Healthcare’s Million Dollar Blocks

by Kim Bellard, April 28, 2021

Since I first heard about them, I have been fascinated, and dismayed, by the concept of “million dollar blocks.” For those of you unfamiliar with the term, it doesn’t refer to, say, Beverly Hills. No, it refers to city blocks for which society spends over a million dollars annually to incarcerate residents of that block.

I, of course, have to think about the healthcare parallels.

The concept dates back many years, credited to Eric Cadora, now at Justice Mapping, and Laura Kurgan, a professor of architecture at Columbia University, where she is the Director of the Center for Spatial Research (CSR). The power of the concept is to use data visualization to illustrate the problem.

But if, as they say, a picture is worth a thousand words, then perhaps data visualization is worth a million dollars. Even hardened criminal justice advocates have to blanche at how spending is so often concentrated in certain blocks, and should wonder if perhaps there are better ways to use that money for them.

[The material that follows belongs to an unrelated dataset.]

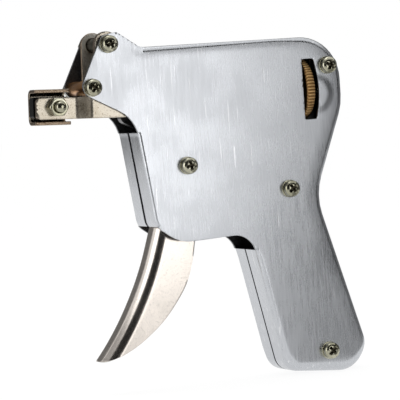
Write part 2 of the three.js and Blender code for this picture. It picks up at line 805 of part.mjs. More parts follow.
function triggerBody() {
  const inner = trigger_radius - trigger_sheet;
  const ear_rear = cocking_pin.x + cocking_ear_radius;
  const side = rounded([
    { x: cheek_front, z: cheek_front_low, r: cheek_corner },
    { x: cheek_low_front, z: cheek_low, r: 0 },
    { x: cheek_low_back, z: cheek_low, r: 0 },
    { x: cheek_back, z: cheek_back_low, r: cheek_corner * 2 },
    { x: ear_rear, z: cocking_pin.z - cocking_ear_radius, r: cocking_ear_radius },
    { x: ear_rear, z: cocking_pin.z + cocking_ear_radius, r: cocking_ear_radius },
    { x: cheek_back, z: trigger_hub_radius, r: cheek_corner },
    { x: -trigger_hub_radius, z: trigger_hub_radius, r: trigger_hub_radius * trigger_hub_share },
  ]);
  const bores = [
    plate(circle(pivots.trigger, holder_bore), ...through),
    plate(circle(cocking_pin, cocking_pin_radius + touch_gap), ...through),
  ];
  const cheeks = [plate(side, -trigger_radius, -inner), plate(side, inner, trigger_radius)];
  const top = new THREE.Vector2(trigger_back_start, trigger_back_top);
  const tip = new THREE.Vector2(trigger_back_end, trigger_back_low);
  const back = new THREE.SplineCurve(spread(trigger_back_shares, top, tip));
  const ahead = tip.x - trigger_radius;
  const kept = [
    ...back.getPoints(trigger_stations * 2),
    new THREE.Vector2(ahead, tip.y),
    new THREE.Vector2(ahead, top.y),
  ];
  const folded = solid(triggerChannel()).intersect(solid(plate(kept, ...through)));
  return cut(joined(folded, ...cheeks.map(solid)), ...bores.map(solid));
}

function cockingPin() {
  const end = trigger_radius + touch_gap * 4;
  return plate(circle(cocking_pin, cocking_pin_radius, pin_sides), -end, end);
}

// Hammer: a flat lever with a nose in front and a post that the main spring bears on
function hammerBody() {
  const { x, z } = pivots.hammer;
  const nx = -Math.sin(arm_angle) * hammer_arm_half;
  const nz = Math.cos(arm_angle) * hammer_arm_half;
  const long_arm = [
    { x: x + nx, z: z + nz },
    { x: hammer_nose.x + nx, z: hammer_nose.z + nz },
    { x: hammer_nose.x - nx, z: hammer_nose.z - nz },
    { x: x - nx, z: z - nz },
  ].map((p) => new THREE.Vector2(p.x, p.z));
  const post_top = spring_axis + hammer_post_rise;
  const foot_front = hammer_post_front - post_spread;
  const foot_rear = hammer_post_rear + post_spread * 2;
  const post_waist_height = spring_axis - post_waist;
  const post = rounded([
    { x: foot_front, z: armAt(foot_front), r: 0 },
    { x: foot_rear, z: armAt(foot_rear), r: 0 },
    { x: hammer_post_rear, z: post_waist_height, r: post_corner },
    { x: hammer_post_rear, z: post_top, r: post_top_corner },
    { x: hammer_post_front + post_top_corner, z: post_top, r: post_top_corner },
    { x: hammer_post_front, z: post_waist_height + post_top_corner, r: post_corner },
  ]);
  const half = hammer_thick / 2;
  const plates = [
    long_arm,
    post,
    circle(pivots.hammer, hammer_hub_radius),
    circle(hammer_nose, hammer_nose_radius),
  ].map((points) => solid(plate(points, -half, half)));
  const rear = hammer_post_rear;
  const seat = solid(bar(spring_axis, spring_radius + spring_wire, rear - half, rear));
  const spigot = solid(bar(spring_axis, spigot_radius, rear - half, rear + spigot_length));
  const hub = solid(plate(circle(pivots.hammer, hammer_hub_radius), -hammer_hub_half, hammer_hub_half));
  const bore = solid(plate(circle(pivots.hammer, holder_bore), ...through));
  return cut(joined(...plates, seat, spigot, hub), bore);
}

// A wire wound along a path: rings of a few sides carried by the path's own frame
function wire(points, radius, outward) {
  const rings = points.map((point, i) => {
    const before = points[Math.max(i - 1, 0)];
    const after = points[Math.min(i + 1, points.length - 1)];
    const run = after.clone().sub(before).normalize();
    const side = run.clone().cross(outward(point)).normalize();
    const up = side.clone().cross(run).normalize();
    return Array.from({ length: wire_sides }, (_, k) => {
      const turn = (2 * Math.PI * k) / wire_sides;
      return point
        .clone()
        .addScaledVector(up, radius * Math.cos(turn))
        .addScaledVector(side, radius * Math.sin(turn))
        .toArray();
    });
  });
  return tube(rings);
}

function tube(rings) {
  const count = rings[0].length;
  const index = [];
  for (let r = 0; r + 1 < rings.length; r++)
    for (let i = 0; i < count; i++) {
      const a = r * count + i;
      const b = r * count + ((i + 1) % count);
      index.push(a, b, a + count, b, b + count, a + count);
    }
  const last = (rings.length - 1) * count;
  for (let i = 1; i + 1 < count; i++) {
    index.push(0, i + 1, i);
    index.push(last, last + i, last + i + 1);
  }
  const geometry = new THREE.BufferGeometry();
  geometry.setAttribute("position", new THREE.Float32BufferAttribute(rings.flat(2), 3));
  geometry.setIndex(index);
  return geometry;
}

// Least gap between turns that lie side by side along the wire's axis
function turnGap(points, diameter) {
  let least = Infinity;
  points.forEach((a, i) =>
    points.slice(i + turn_steps - 1).forEach((b) => {
      least = Math.min(least, a.distanceTo(b) - diameter);
    }),
  );
  return least;
}

function mainSpring() {
  const left = hammer_post_rear + run_gap + spring_wire / 2;
  const right = slider_front - run_gap - spring_wire / 2;
  const steps = spring_turns * turn_steps;
  const points = Array.from({ length: steps + 1 }, (_, k) => {
    const turn = (2 * Math.PI * k) / turn_steps;
    const x = left + ((right - left) * k) / steps;
    return new THREE.Vector3(x, spring_radius * Math.cos(turn), spring_axis + spring_radius * Math.sin(turn));
  });
  console.log("main spring, least gap to itself:", turnGap(points, spring_wire).toFixed(2), "mm");
  return wire(points, spring_wire / 2, (p) => new THREE.Vector3(0, p.y, p.z - spring_axis));
}

// The trigger's return spring: turns round its sleeve, a short leg down inside the trigger, and
// a long leg back, held down by the hammer's sleeve
function returnSpring() {
  const reach = trigger_radius - trigger_sheet - run_gap - return_wire / 2;
  const steps = return_turns * turn_steps + turn_steps / 4;
  const coil = Array.from({ length: steps + 1 }, (_, k) => {
    const turn = -(2 * Math.PI * k) / turn_steps;
    const y = -reach + (2 * reach * k) / steps;
    return new THREE.Vector3(-return_radius * Math.cos(turn), y, return_radius * Math.sin(turn));
  });
  console.log("return spring, least gap to itself:", turnGap(coil, return_wire).toFixed(2), "mm");
  const down = new THREE.Vector3(-return_radius, -reach, -return_leg_down);
  const to_sleeve = new THREE.Vector2(pivots.hammer.x, pivots.hammer.z + return_radius);
  const under = sleeve_radius + run_gap + return_wire / 2;
  const aim = to_sleeve.angle() - Math.asin(under / to_sleeve.length());
  const length = to_sleeve.length() + return_leg_over;
  const run = new THREE.Vector3(length * Math.cos(aim), 0, length * Math.sin(aim));
  const back = coil.at(-1).clone().add(run);
  return wire([down, ...coil, back], return_wire / 2, () => new THREE.Vector3(0, 1, 0));
}

// Thumbwheel: ribs across the rim, a hub on each side, and its rod
function thumbwheel() {
  const outline = [];
  for (let k = 0; k < wheel_ribs; k++) {
    const pitch = (2 * Math.PI) / wheel_ribs;
    const rib = (pitch * rib_width_share) / 2;
    const root = pitch / 2 - rib * rib_flank_share;
    [[-root, rib_depth], [-rib, 0], [rib, 0], [root, rib_depth]].forEach(([turn, drop]) => {
      const angle = k * pitch + turn;
      const r = wheel_radius - drop;
      outline.push(new THREE.Vector2(r * Math.cos(angle), spring_axis + r * Math.sin(angle)));
    });
  }
  const left = wheel_middle - wheel_thick / 2;
  const rim = alongX(outline, left, left + wheel_thick);
  const hub = bar(spring_axis, wheel_hub_radius, front_lug + bracket_sheet + run_gap, rear_lug - run_gap);
  const bore = bar(spring_axis, rod_radius + touch_gap, front_lug, rear_lug);
  return cut(joined(solid(rim), solid(hub)), solid(bore));
}

function tensionRod() {
  return bar(spring_axis, rod_radius, rod_front, rod_rear);
}

function springSlider() {
  const low = bracket_floor + bracket_sheet + run_gap;
  const body = block(slider_front, slider_front + slider_thick, -slider_half_width, slider_half_width,
    low, spring_axis + slider_rise);
  const bore = bar(spring_axis, rod_radius + touch_gap * 3, slider_front - cut_over,
    slider_front + slider_thick + cut_over);
  return cut(solid(body), solid(bore));
}

// Bracket: a floor, two lugs that trap the wheel's hub, and two ears on the rear sleeve
function wheelBracket() {
  const w = lug_half_width;
  const floor_top = bracket_floor + bracket_sheet;
  const base = block(bracket_front, back_edge - bracket_heel, -w, w, bracket_floor, floor_top);
  const lugs = [
    block(front_lug, front_lug + bracket_sheet, -w, w, bracket_floor, spring_axis + lug_rise),
    block(rear_lug, rear_lug + bracket_sheet, -w, w, bracket_floor, pivots.rear.z),
  ];
  const ear = [
    ...circle(pivots.rear, bracket_ear_radius, round_sides * 2).slice(0, round_sides / 2 + 1),
    new THREE.Vector2(rear_lug, pivots.rear.z + bracket_ear_radius),
    new THREE.Vector2(rear_lug, pivots.rear.z - bracket_ear_radius * 3),
    new THREE.Vector2(rear_lug + bracket_sheet, pivots.rear.z - bracket_ear_radius * 3),
    ...circle(pivots.rear, bracket_ear_radius, round_sides * 2).slice(-round_sides / 2),
  ];
  const ears = [plate(ear, -w, -w + bracket_sheet), plate(ear, w - bracket_sheet, w)];
  const bores = [
    plate(circle(pivots.rear, sleeve_radius + touch_gap * 2), ...through),
    bar(spring_axis, rod_radius + touch_gap * 3, bracket_front, rod_rear + cut_over),
  ];
  return cut(joined(...[base, ...lugs, ...ears].map(solid)), ...bores.map(solid));
}

// Putting it together

const gun = new THREE.Group();
const holder = new THREE.Group();
holder.position.set(pivots.needle.x, 0, pivots.needle.z);
holder.rotation.y = rest_tilt;

function add(parent, name, shape, material, at = { x: 0, z: 0 }) {
  const geometry = shape.isBufferGeometry ? shape : geometryOf(shape);
  const mesh = new THREE.Mesh(geometry, material);
  mesh.name = name;
  mesh.position.set(at.x, 0, at.z);
  parent.add(mesh);
}

add(gun, "left_shell", halfShell(-1), steel);
add(gun, "right_shell", halfShell(1), steel);
add(gun, "trigger", triggerBody(), bright);
add(gun, "cocking_pin", cockingPin(), dark_steel);
add(gun, "trigger_return_spring", returnSpring(), dark_steel);
add(gun, "hammer", hammerBody(), dark_steel);
add(gun, "main_spring", mainSpring(), dark_steel);
add(gun, "thumbwheel", thumbwheel(), brass);
add(gun, "tension_rod", tensionRod(), zinc);
add(gun, "spring_slider", springSlider(), dark_steel);
add(gun, "wheel_bracket", wheelBracket(), zinc);
add(holder, "holder_frame", holderFrame(), nickel);
add(holder, "clamp_plate", clampPlate(), nickel);
add(holder, "needle_anvil", needleAnvil(), dark_steel);
add(holder, "clamp_stud", clampStud(), zinc);
add(holder, "clamp_nut", clampNut(), zinc);

const spacer_near = frame_cheek_near + frame_sheet + run_gap;
const leg_far = trigger_radius - trigger_sheet;
const hammer_near = hammer_hub_half + run_gap;
const trigger_near = trigger_radius + run_gap;
const collar = (near, far) => ring(collar_radius, holder_bore, near, far, hidden_sides);
add(gun, "holder_spacer", collar(spacer_near, wall), zinc, pivots.needle);
add(gun, "trigger_spacer_left", collar(-wall, -trigger_near), zinc, pivots.trigger);
add(gun, "trigger_spacer_right", collar(trigger_near, wall), zinc, pivots.trigger);
add(gun, "hammer_spacer_left", collar(-wall, -hammer_near), zinc, pivots.hammer);
add(gun, "hammer_spacer_right", collar(leg_far, wall), zinc, pivots.hammer);
for (const [name, at] of Object.entries(pivots)) {
  const material = name === "stop" ? bronze : zinc;
  add(gun, name + "_sleeve", sleeve(-wall, wall), material, at);
  add(gun, name + "_screw", screw(), zinc, at);
  add(gun, name + "_washer", flatWasher(), zinc, at);
  add(gun, name + "_spring_washer", springWasher(), zinc, at);
  add(gun, name + "_nut", nut(), zinc, at);
}
gun.add(holder);

// The seat: on the anvil, half way between the stud and the front end
const seat_x = (channel_front + stud_x) / 2;
const seat = new THREE.Vector3(seat_x, anvil_near, needle_axis);
seat.applyAxisAngle(new THREE.Vector3(0, 1, 0), rest_tilt).add(holder.position);
gun.position.copy(seat).negate();

const snap_gun = new THREE.Group();
snap_gun.add(gun);
export default snap_gun;
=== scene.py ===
import json

import bmesh
import bpy
import numpy as np
from mathutils import Matrix, Vector
from mathutils.geometry import delaunay_2d_cdt


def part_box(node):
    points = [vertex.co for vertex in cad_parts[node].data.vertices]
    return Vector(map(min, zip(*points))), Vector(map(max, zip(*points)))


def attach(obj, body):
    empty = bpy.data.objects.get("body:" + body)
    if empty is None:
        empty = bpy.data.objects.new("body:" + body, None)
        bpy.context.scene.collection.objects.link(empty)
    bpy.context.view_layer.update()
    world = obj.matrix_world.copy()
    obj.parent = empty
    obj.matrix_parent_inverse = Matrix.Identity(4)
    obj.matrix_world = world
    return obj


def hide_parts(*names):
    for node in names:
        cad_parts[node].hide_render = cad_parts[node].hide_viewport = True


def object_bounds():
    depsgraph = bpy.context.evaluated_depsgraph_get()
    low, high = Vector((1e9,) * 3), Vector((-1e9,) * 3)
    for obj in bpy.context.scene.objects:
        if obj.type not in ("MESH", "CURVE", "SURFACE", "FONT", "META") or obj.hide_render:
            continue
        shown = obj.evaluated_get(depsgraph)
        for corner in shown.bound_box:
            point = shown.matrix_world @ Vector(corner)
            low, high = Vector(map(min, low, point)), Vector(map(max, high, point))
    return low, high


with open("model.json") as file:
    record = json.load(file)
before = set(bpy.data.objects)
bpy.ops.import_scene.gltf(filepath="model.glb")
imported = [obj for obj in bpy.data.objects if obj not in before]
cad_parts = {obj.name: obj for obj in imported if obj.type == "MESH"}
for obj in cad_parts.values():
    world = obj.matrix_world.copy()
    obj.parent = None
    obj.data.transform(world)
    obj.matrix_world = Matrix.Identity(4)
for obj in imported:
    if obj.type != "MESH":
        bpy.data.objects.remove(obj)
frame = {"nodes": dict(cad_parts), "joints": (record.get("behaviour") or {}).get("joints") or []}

cad_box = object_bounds()
joints = {joint["name"]: joint for joint in frame["joints"]}
MM = 0.001


# The two half shells are drawn from 1.2 mm steel sheet: a flat side, a rolled edge and a wall that
# ends at the seam. The nose and the mouth above the trigger have no wall. The sides are brushed
# upright, and a lip beside the thumbwheel's slot is pressed out for the thumb.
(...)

CSR has a variety of projects in addition to their criminal justice work, including some focused on healthcare. Late last year their New Politics of Care project used an interactive map to highlight existing areas of health care needs. They proposed a New Deal for Public Health, with a million new community health workers deployed around the country based on the identified needs.

Somehow the Community Health Corps didn’t make it into the Biden infrastructure proposal. Perhaps no one in the Administration has seen the map.

Data visualization is nothing new for healthcare. The CDC has an Interactive Atlas of Heart Disease and Stroke, the Dartmouth Atlas has been highlighting healthcare variations for close to thirty years, and, more recently, the Johns Hopkins Coronarvirus Resource Center has been tracking what’s been happening in the pandemic.

Still, if anyone is tracking where healthcare’s “million dollar blocks” are, I’d like to hear about it.

We know — or think we know — that there are underserved communities where too many people end up in the emergency room. We know that there are communities in which maternal and infant mortality/morbidity are much worse.

But do we know where these are concentrated, or do we know how much we’re spending on the results of them? No.

I want to know in which communities the hospitals are the predominant healthcare institution. I want to know what communities are falling behind on preventive screenings and vaccinations. I want to know which communities have suspiciously low healthcare spending, and whether that is a function of better health or lack of healthcare resources.

I want to see the interactive data visualizations for these types of issues, and I want smart people acting on them.

If the pandemic has highlighted anything, it’s that our public health system is woefully inadequate. It doesn’t have the right resources and doesn’t have the right data, collected and acted upon at the right time.

Healthcare generates scads of data, but not the right data, timely, aggregated across all payors for all kinds of services, and we certainly don’t have anyone in a position to really use it to manage.

The “million dollar block” concept highlights the fact that we’re good at spending money, but we’re not very good about how we end up spending it. It emphasizes the rationale of “defund police” movement, and should be applied to healthcare as well (as I’ve discussed before).

I guess we need to see the pictures first.